Vingboons came from an artistic family. His father David Vinckboons (1576-1632) was a successful painter and, of his five brothers, Philip Vingboons and Justus Vingboons were active as architects. Johannes Vingboons remained unmarried and lived with a large part of his family in an Amsterdam house and studio on Sint Antoniesbreestraat, on the corner of Salamandersteeg, now number 64. He began to paint and draw in the making of maps, cartoons and paintings for his father.
After their father's death, the sons renovated the building to use as a publisher's and printer's and brought in their own talents too: building designs from the two architects, maps and globes from Johannes. Five of the six sons were for a short or long time active as mapmaker, working together on them. From about 1640 until his death Johannes was a mapmaker, and a watercolourist in the service of the Amsterdam map publisher Joan Blaeu.

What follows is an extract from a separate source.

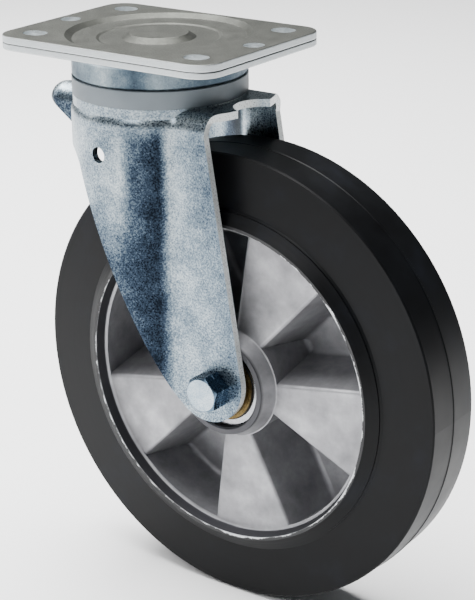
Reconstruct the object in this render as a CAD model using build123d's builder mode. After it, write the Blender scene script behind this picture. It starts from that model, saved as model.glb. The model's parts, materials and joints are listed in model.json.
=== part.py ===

By combining his traditional expertise as a cartographer with his artistic qualities as a watercolourist, he produced water colors of exotic lands based on scrupulous research. These he based on reports and sketches that masters, helmsmen and merchants on their travels under the orders of the VOC and WIC. He made city elevations, plans, coastal profiles and sea charts, combining them until he had produced a unique series of images that gave an accurate image of a large part of the world then known to Dutch trade. For many of these areas, his are the earliest images.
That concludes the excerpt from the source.